I’ve always been against the lottery on an intellectual level. It amounts in practice to a tax on dreamers, depriving the hopeful of money that would be better spent on lunch or a pack of cigarettes. Though it’s promoted as a way to funnel money towards education, I’ve never seen convincing evidence that legalized, government-administered gambling has done much to improve the educational standing of America’s youth. These, and other reasons (aka I have literally no money), led me to abstain from the recent Powerball drawing.
Since seeing that nice couple and their dog on TV celebrating their big win, however, I’ve developed an acute case of non-buyer’s remorse. Though they seem like nice folks and all, I just get the impression that I would make a much better lottery winner. Now don’t get me wrong; by “better,” I certainly don’t mean “more philanthropic” or “more conservative in my investments.” I just mean I’d have more fun, zany, irresponsible, and morally questionable things to do with the money than “pay off my mortgage” and “buy a horse.”
First order of business would, of course, be letting the money go straight to my head. The second that check clears, I start burning bridges — friends, family, colleagues, nice baristas, they can all go cry their poor eyes out. I’m currently living with my parents, so I’d take a chunk of that cash and send them off to a home (they’re only in their mid-50s, but money opens doors, so to speak). But who would settle for their current living situation with 800-million-some-odd dollars sitting pretty in their bank account? I’d buy myself an immaculately preserved 19th century brick row-house in the nicest part of town, park-adjacent, and hire my former friends as the help. They say money can’t buy happiness, but I think the image of my buddy Dave in a French maid outfit picking up dog shit comes pretty close.
A boat would definitely be in order, too, and none of that nouveau-riche yacht nonsense. I’m thinking something pirate-y, with both working cannons and a sweet-ass sound system. And I guess I’d need a crew, too, so there’s another million spent on one-legged dudes with sailing experience.
Of course, my wardrobe would get some upgrades as well. I’m currently rocking the 80-year-old college professor look, but I think once you have at least $100 million, you’re legally required to start dressing like Prince. I guess that’s a philanthropic use of my money; I could single-handedly revitalize the purple crushed-velvet blazer industry.

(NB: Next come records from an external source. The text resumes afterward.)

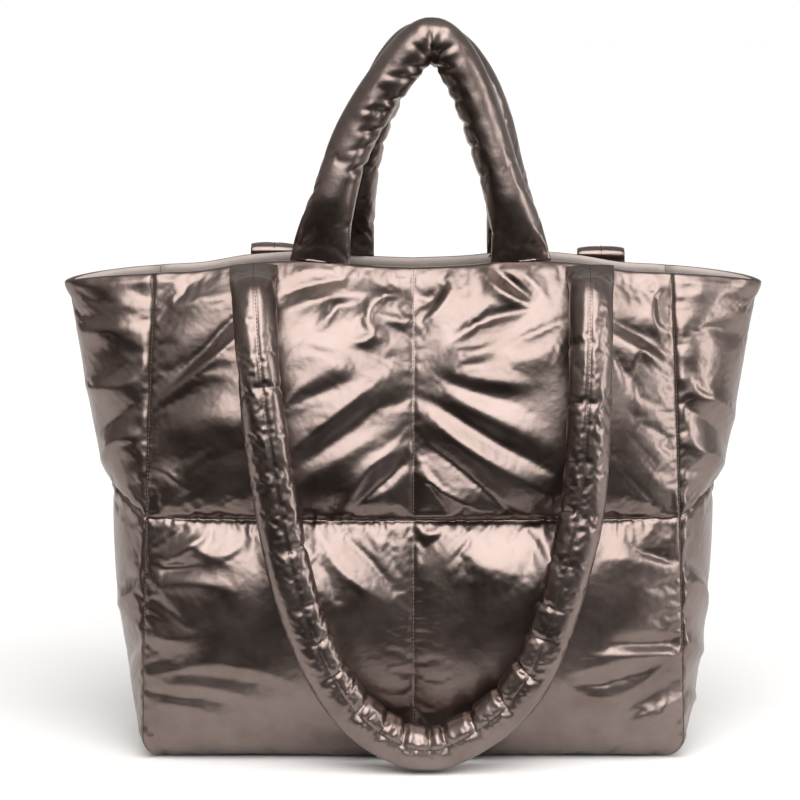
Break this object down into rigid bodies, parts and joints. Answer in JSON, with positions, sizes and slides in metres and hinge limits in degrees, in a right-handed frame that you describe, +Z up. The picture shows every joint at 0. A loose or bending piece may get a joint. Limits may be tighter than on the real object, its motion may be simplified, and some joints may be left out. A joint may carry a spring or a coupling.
{
  "type": "puffer tote bag",
  "caption": "Large quilted puffer tote bag in metallic nylon, with folded-out side gussets, padded carrying handles that stand up and long padded shoulder straps that hang down",
  "frame": {"origin": "middle of the bag's footprint, at the level it stands on", "axes": "+Z up, X across the bag, the front faces -Y"},
  "size_m": [0.4996, 0.2446, 0.52],
  "materials": {
    "front_panel": "metallic bronze nylon, glossy, padded and quilted in two rows of two cells",
    "back_panel": "metallic bronze nylon, glossy, padded and quilted in two rows of two cells",
    "right_gusset": "metallic bronze nylon, glossy, padded, folded outwards at the rim",
    "left_gusset": "metallic bronze nylon, glossy, padded, folded outwards at the rim",
    "base_panel": "metallic bronze nylon, glossy, padded",
    "front_handle": "metallic bronze nylon tube, stuffed",
    "back_handle": "metallic bronze nylon tube, stuffed",
    "front_strap": "metallic bronze nylon tube, stuffed, stitched along its front",
    "back_strap": "metallic bronze nylon tube, stuffed, stitched along its front"
  },
  "bodies": {
    "root": {"front_panel": "front_panel", "back_panel": "back_panel", "right_gusset": "right_gusset", "left_gusset": "left_gusset", "base_panel": "base_panel", "front_handle": "front_handle", "back_handle": "back_handle", "front_strap": "front_strap", "back_strap": "back_strap"}
  },
  "joints": []
}
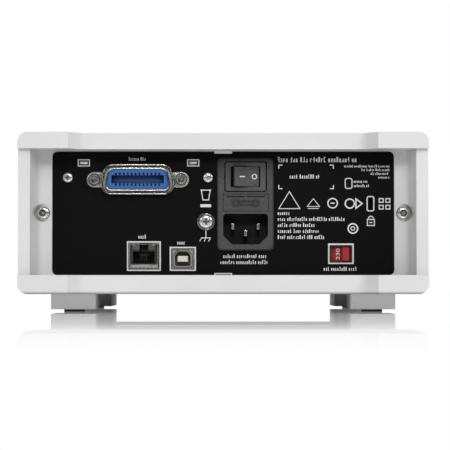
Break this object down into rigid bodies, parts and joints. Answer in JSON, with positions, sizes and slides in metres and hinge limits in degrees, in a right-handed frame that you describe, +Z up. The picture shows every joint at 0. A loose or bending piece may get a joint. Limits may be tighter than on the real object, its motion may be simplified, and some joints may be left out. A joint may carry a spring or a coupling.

Some plastic surgery would be nice, too. Liposuction, of course, but I imagine with an unlimited budget, I’d get real weird with it. Michael Jackson already perfected the “look like a Diana Ross serial killer” angle, so maybe I could look like another 70s disco star? I bet I’d make a pretty convincing Dolly Parton with the right doctor at the helm, and they could use the leftover fat from the liposuction to give me oversized tits.
Once all that is complete, I’d have to find a hobby and go full-on Howard Hughes with it. Maybe I could buy a niche sport, like Jai Alai or disc golf. Barring that, I’ll just piss the rest of the money away on bad inventions and cocaine.
I guess, on second thought, this nice couple from Tennessee should probably keep the money, and I’ll just go on recycling cans and working on unpaid writing gigs. C’est la vie.